[BEGIN DATA SEGMENT]

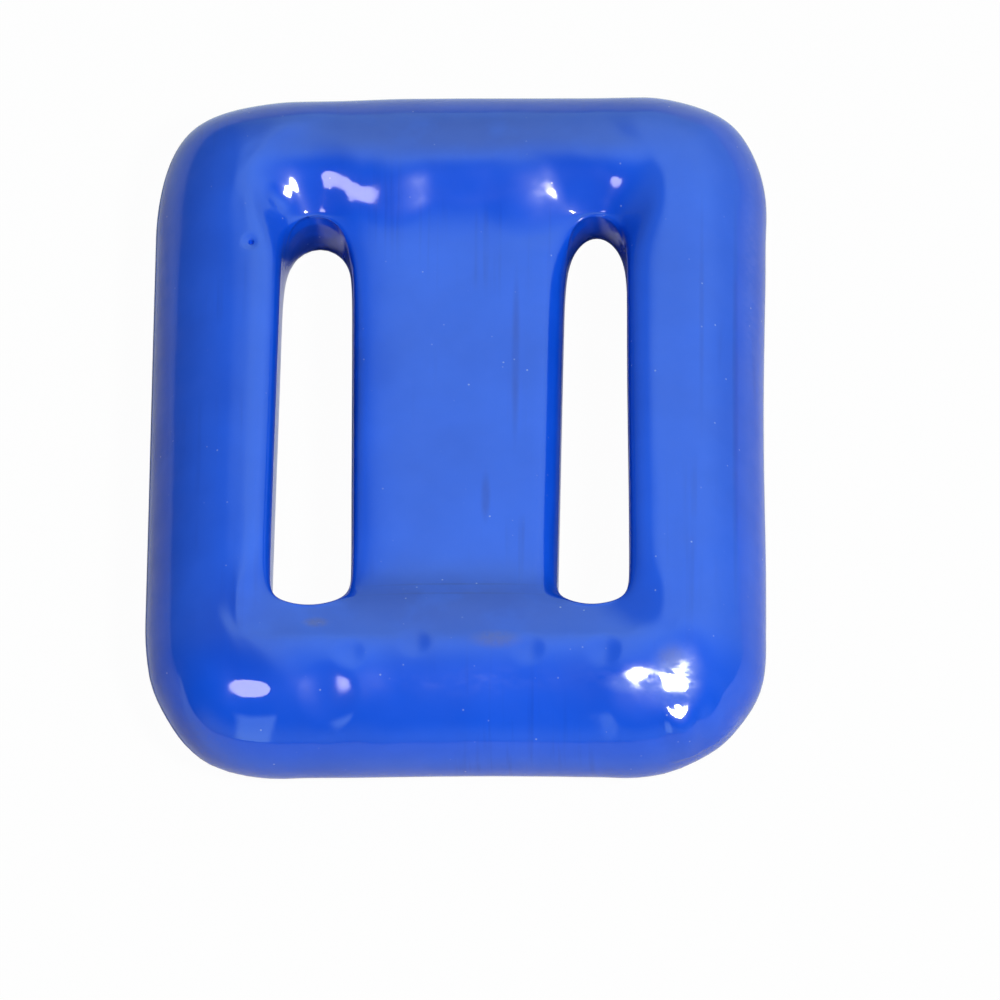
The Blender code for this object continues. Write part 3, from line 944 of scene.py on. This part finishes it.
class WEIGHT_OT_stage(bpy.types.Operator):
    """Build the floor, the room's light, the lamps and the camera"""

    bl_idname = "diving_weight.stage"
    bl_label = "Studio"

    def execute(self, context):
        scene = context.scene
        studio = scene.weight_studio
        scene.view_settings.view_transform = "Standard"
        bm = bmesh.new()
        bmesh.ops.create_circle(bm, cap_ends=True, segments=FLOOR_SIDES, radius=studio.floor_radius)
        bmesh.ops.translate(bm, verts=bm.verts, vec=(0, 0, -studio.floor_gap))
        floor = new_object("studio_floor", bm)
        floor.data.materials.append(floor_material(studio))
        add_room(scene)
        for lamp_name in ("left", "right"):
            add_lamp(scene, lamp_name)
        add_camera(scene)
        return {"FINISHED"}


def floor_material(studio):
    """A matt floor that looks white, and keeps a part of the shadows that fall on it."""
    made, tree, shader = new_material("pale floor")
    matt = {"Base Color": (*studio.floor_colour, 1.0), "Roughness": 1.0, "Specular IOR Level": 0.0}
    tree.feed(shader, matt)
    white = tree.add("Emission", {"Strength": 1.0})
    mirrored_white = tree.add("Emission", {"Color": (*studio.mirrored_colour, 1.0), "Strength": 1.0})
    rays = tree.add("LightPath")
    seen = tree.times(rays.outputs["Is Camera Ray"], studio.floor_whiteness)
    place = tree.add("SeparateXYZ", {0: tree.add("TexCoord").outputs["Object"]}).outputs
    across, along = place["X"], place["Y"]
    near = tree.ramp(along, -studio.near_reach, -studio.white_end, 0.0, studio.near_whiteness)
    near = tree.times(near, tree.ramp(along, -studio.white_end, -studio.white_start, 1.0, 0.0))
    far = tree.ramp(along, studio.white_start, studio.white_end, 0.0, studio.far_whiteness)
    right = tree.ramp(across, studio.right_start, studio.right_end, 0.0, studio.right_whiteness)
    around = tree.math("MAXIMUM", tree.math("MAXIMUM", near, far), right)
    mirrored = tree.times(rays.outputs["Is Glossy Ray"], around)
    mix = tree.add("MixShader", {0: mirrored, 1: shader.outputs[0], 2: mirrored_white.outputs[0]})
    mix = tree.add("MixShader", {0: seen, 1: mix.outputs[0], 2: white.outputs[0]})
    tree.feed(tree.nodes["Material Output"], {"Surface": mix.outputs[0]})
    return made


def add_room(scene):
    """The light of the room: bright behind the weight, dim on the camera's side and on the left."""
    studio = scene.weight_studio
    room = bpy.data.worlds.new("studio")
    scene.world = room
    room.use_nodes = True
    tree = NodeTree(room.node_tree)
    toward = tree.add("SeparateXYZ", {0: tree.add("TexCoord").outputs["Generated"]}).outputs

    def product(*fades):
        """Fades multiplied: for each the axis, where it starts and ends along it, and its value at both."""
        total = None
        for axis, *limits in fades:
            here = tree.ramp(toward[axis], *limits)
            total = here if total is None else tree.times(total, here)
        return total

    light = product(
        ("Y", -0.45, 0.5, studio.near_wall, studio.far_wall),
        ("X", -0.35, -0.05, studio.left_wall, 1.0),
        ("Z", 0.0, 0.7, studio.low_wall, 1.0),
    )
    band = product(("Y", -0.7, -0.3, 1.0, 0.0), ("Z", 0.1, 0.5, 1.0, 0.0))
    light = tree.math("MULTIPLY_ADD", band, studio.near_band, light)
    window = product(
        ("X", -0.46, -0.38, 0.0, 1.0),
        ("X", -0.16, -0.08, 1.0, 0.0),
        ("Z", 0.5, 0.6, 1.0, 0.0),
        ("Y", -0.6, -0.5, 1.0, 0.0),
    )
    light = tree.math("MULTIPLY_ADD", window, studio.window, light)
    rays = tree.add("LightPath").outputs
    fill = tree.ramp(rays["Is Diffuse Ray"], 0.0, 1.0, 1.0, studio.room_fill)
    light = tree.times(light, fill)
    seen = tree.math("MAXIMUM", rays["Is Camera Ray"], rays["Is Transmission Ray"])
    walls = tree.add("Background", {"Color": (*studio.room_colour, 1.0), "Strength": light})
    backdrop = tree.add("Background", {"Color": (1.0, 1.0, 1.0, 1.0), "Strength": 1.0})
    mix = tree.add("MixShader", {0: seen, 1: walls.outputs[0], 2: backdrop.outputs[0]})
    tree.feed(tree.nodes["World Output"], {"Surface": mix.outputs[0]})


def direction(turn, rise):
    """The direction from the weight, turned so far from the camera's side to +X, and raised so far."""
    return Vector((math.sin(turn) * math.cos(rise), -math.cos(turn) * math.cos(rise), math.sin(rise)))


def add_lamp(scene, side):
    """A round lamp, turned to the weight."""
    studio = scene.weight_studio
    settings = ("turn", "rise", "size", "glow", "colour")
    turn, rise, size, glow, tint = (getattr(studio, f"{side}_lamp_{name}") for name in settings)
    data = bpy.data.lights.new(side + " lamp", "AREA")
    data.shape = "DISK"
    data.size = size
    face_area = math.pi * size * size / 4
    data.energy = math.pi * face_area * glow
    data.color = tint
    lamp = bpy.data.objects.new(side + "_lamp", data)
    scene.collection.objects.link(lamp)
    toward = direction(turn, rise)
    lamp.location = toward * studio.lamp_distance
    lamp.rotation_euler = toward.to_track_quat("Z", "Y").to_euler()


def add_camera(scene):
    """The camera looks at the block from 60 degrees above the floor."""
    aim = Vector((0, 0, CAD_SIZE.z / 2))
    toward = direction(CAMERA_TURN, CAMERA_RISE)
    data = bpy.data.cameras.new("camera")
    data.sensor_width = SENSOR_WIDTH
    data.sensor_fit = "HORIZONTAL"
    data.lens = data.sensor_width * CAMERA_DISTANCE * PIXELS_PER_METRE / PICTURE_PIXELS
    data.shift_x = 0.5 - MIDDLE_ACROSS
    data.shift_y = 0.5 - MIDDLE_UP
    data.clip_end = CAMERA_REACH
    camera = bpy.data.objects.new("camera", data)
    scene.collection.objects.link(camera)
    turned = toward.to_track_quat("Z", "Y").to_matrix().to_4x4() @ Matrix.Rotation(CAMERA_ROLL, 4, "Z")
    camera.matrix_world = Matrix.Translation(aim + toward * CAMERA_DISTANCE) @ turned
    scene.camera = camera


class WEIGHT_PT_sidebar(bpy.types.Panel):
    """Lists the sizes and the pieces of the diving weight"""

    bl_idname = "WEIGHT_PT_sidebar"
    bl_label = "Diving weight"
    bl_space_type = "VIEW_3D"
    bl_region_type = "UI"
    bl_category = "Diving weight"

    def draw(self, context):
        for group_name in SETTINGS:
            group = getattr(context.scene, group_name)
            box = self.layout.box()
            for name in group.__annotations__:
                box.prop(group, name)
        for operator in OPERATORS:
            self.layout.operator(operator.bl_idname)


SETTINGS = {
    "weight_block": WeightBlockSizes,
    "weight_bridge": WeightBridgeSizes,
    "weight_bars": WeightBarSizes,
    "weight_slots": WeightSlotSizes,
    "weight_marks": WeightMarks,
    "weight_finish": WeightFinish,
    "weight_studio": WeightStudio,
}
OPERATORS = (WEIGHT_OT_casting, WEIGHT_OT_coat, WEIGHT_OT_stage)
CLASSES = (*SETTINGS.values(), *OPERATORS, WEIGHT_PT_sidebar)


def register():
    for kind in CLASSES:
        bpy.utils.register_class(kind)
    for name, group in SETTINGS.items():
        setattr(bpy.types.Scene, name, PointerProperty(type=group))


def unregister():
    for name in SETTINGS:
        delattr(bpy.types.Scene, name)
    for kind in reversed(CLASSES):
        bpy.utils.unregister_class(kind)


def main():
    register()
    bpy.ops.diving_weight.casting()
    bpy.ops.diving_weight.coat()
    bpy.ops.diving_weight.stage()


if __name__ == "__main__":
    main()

[END DATA SEGMENT]

PROBLEM DETAILS: Return exactly, please, the lines of the material from the first one down to and including the line where "the floor, the" appears.

REPLY TO THE EXERCISE:
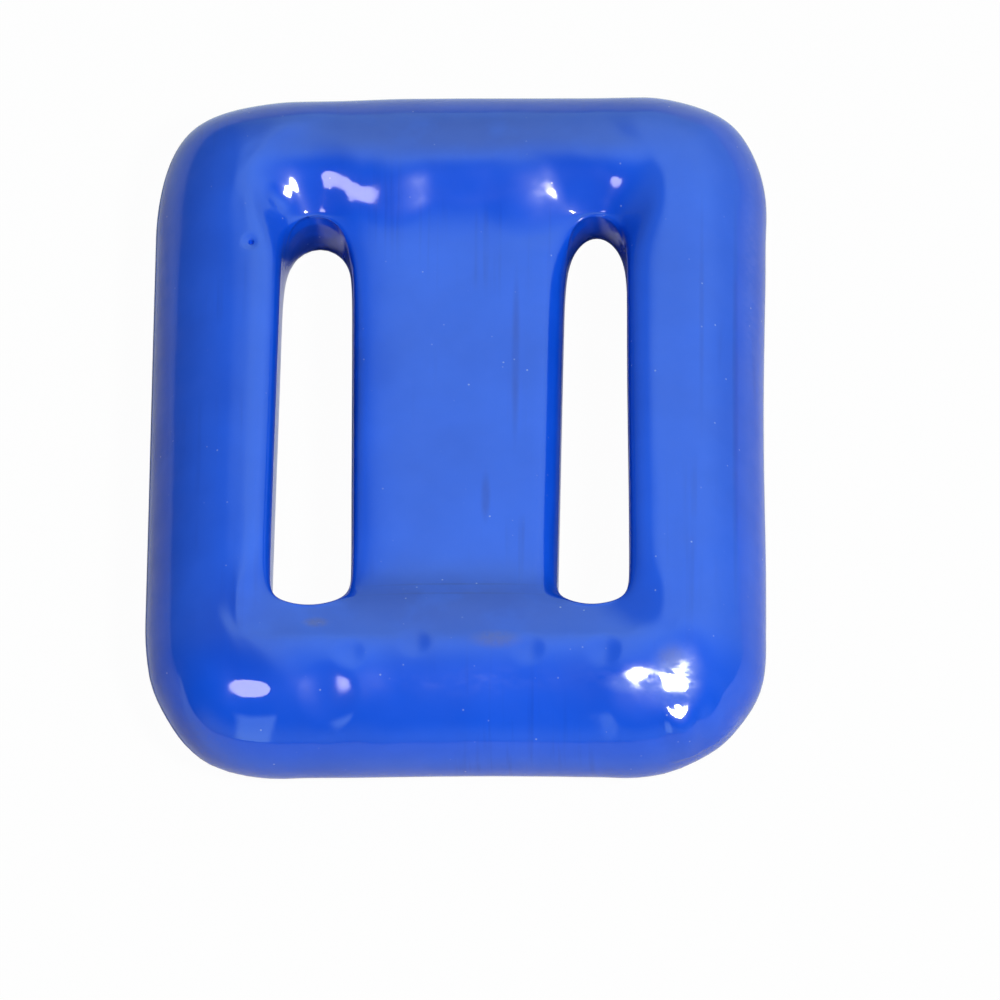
The Blender code for this object continues. Write part 3, from line 944 of scene.py on. This part finishes it.
class WEIGHT_OT_stage(bpy.types.Operator):
    """Build the floor, the room's light, the lamps and the camera"""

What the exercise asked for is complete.